(Direction) Repeat every record below exactly as written.

** begin Records for this exercise **

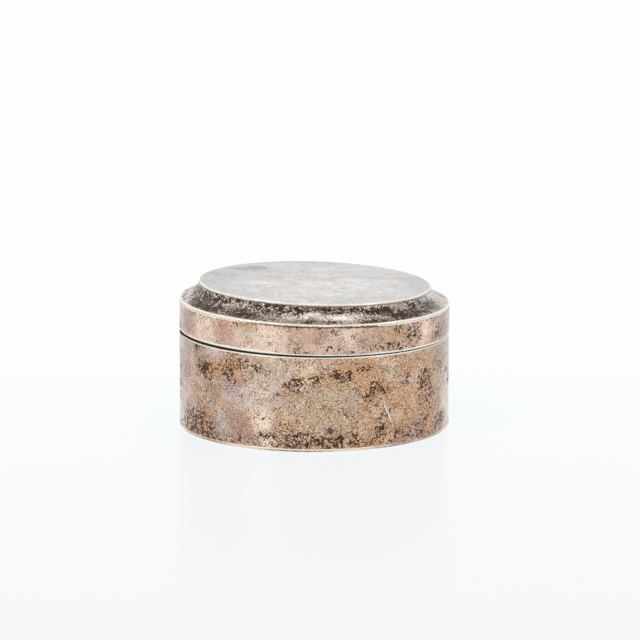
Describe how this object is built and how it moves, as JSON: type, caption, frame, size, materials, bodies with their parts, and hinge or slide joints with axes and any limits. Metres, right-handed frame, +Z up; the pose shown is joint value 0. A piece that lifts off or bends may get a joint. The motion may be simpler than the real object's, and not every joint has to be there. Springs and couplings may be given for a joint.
{
  "type": "lidded box",
  "caption": "Round sheet-metal box with a lift-off lid: straight drum, inner collar, and a lid with a straight skirt, concave shoulder and flat top.",
  "frame": {"origin": "middle of the flat underside, on the surface that the box stands on", "axes": "+Z up along the lid's lift; -Y is the side that faces the viewer, and the rim and lid are a little higher at -X"},
  "size_m": [0.0904, 0.0904, 0.0486],
  "materials": {
    "base_silver": "satin",
    "drum_silver": "satin",
    "collar_silver": "satin",
    "skirt_silver": "satin",
    "cove_silver": "satin",
    "top_silver": "satin"
  },
  "bodies": {
    "box": {"base_plate": "base_silver", "body_wall": "drum_silver", "inner_collar": "collar_silver"},
    "lid": {"lid_skirt": "skirt_silver", "lid_cove": "cove_silver", "lid_top": "top_silver"}
  },
  "joints": [
    {"name": "lid_lift", "type": "slide", "parent": "box", "child": "lid", "axis": [0, 0, 1], "range_m": [0, 0.05]}
  ]
}
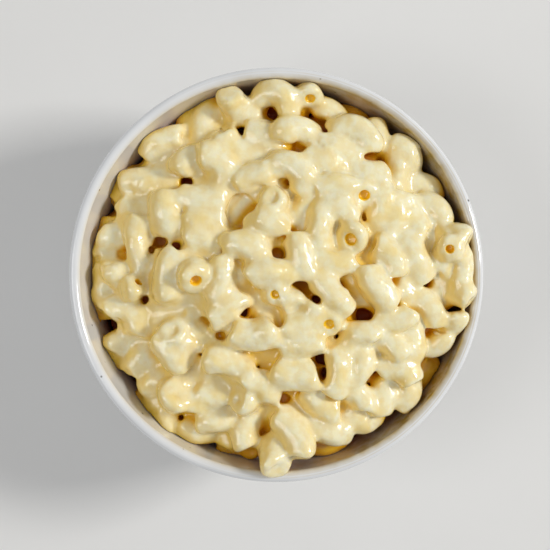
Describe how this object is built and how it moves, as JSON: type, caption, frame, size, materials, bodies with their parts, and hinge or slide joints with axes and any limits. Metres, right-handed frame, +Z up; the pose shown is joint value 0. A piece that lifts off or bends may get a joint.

** end Records for this exercise **

(Output of the exercise)
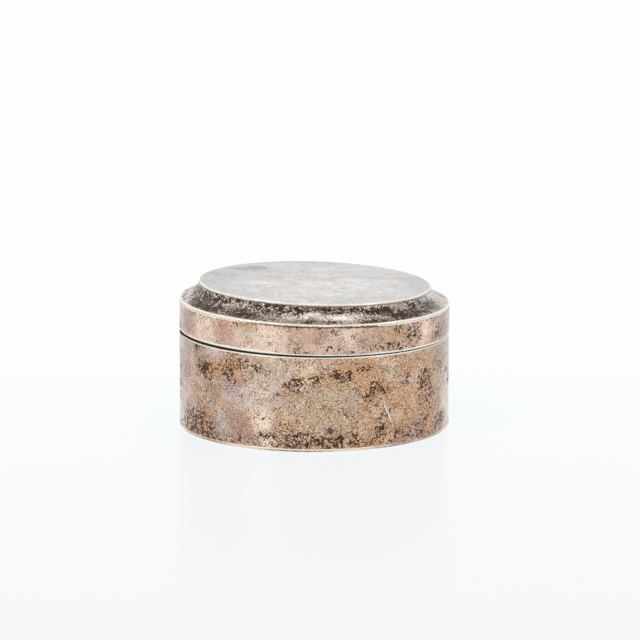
Describe how this object is built and how it moves, as JSON: type, caption, frame, size, materials, bodies with their parts, and hinge or slide joints with axes and any limits. Metres, right-handed frame, +Z up; the pose shown is joint value 0. A piece that lifts off or bends may get a joint. The motion may be simpler than the real object's, and not every joint has to be there. Springs and couplings may be given for a joint.
{
  "type": "lidded box",
  "caption": "Round sheet-metal box with a lift-off lid: straight drum, inner collar, and a lid with a straight skirt, concave shoulder and flat top.",
  "frame": {"origin": "middle of the flat underside, on the surface that the box stands on", "axes": "+Z up along the lid's lift; -Y is the side that faces the viewer, and the rim and lid are a little higher at -X"},
  "size_m": [0.0904, 0.0904, 0.0486],
  "materials": {
    "base_silver": "satin",
    "drum_silver": "satin",
    "collar_silver": "satin",
    "skirt_silver": "satin",
    "cove_silver": "satin",
    "top_silver": "satin"
  },
  "bodies": {
    "box": {"base_plate": "base_silver", "body_wall": "drum_silver", "inner_collar": "collar_silver"},
    "lid": {"lid_skirt": "skirt_silver", "lid_cove": "cove_silver", "lid_top": "top_silver"}
  },
  "joints": [
    {"name": "lid_lift", "type": "slide", "parent": "box", "child": "lid", "axis": [0, 0, 1], "range_m": [0, 0.05]}
  ]
}
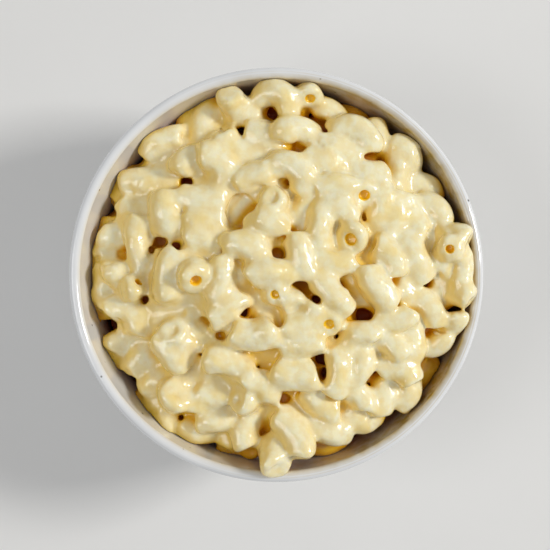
Describe how this object is built and how it moves, as JSON: type, caption, frame, size, materials, bodies with their parts, and hinge or slide joints with axes and any limits. Metres, right-handed frame, +Z up; the pose shown is joint value 0. A piece that lifts off or bends may get a joint.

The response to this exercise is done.